The key to the submariners' rescue from the seabed roughly 70 kilometres from Petropavlovsk-Kamchatsky was the arrival of a British navy team with a sophisticated Scorpio underwater robot.

The United States had also sent remote-controlled underwater vehicles for the rescue, but they were not used. The British vehicle arrived several hours before the ones from the United States.

Defence Minister Sergei Ivanov, who went to Kamchatka to supervise the operation, praised the international effort and said: "We have seen in deeds, not in words, what the brotherhood of the sea means."

The sub surfaced at around 0126 GMT, some three days after becoming stranded in 190 metres of water off the Pacific Coast.
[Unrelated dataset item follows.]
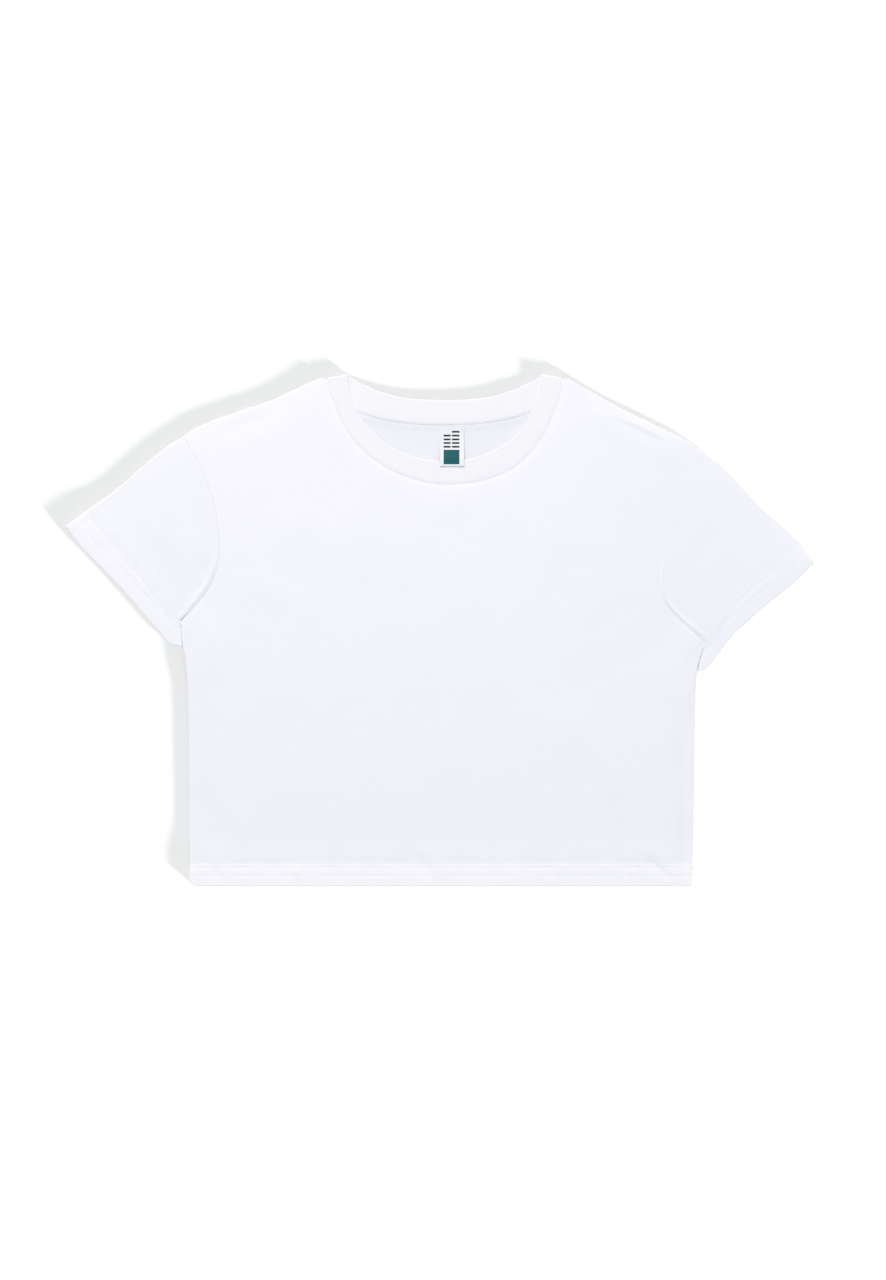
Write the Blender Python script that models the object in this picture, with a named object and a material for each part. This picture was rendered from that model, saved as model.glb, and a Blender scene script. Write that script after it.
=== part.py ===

Earlier, Russian ships had tried to tow the sub and its entanglements to shallower water where divers could reach it, but were able to move it only about 60-100 metres in the Beryozovaya Bay about 15 kilometres off the Kamchatka coast.

Then, a British remote-controlled Super Scorpio cut away the cables that had snarled the 13.2-metre mini-submarine and Russian navy spokesman Igor Dygalo said the vessel was able to come to the surface on its own.

The men aboard the small submarine waited out tense hours as rescuers raced to free them before the vessel's air supply ran out.

SCORPIO SAVES SEVEN RUSSIAN SAILORS

The Scorpio 45, the British underwater rescue vehicle that saved seven Russian sailors yesterday, is prized for its ability to deploy at a moment's notice to deep-sea crisis situations around the globe.

Armed with an array of cameras and cutting equipment able to slice through the most tangled web of cables, the Remotely Operated Vehicle (ROV) made light work of the mesh snagging the Priz AS-28 mini-sub off Russia's Pacific coast.

The Scorpio, which is just 2.75 metres long, 1.8 metres tall and weighs 1.4 tons, was dispatched from a base in Scotland where it is on constant standby, and is able to be deployed within 12 hours anywhere in the world.

The robot sub, flown to Russia's Far East as oxygen dwindled for the Russian submariners, is operated by a six-strong team, which can pilot it down to a depth of 925 metres at the end of a cable from the surface.

Its cutting equipment can scythe through steel cables up to 70 mm thick, while its features also include radiation-detection equipment, radar and even an underwater telephone system to communicate if necessary with those trapped.

The Scorpio 45 is specifically designed to be transportable by plane. A 29-strong team accompanied it on Friday on board an RAF C-17 plane from Prestwick in Scotland to Petropavlovsk, where it was transferred to a Russian vessel.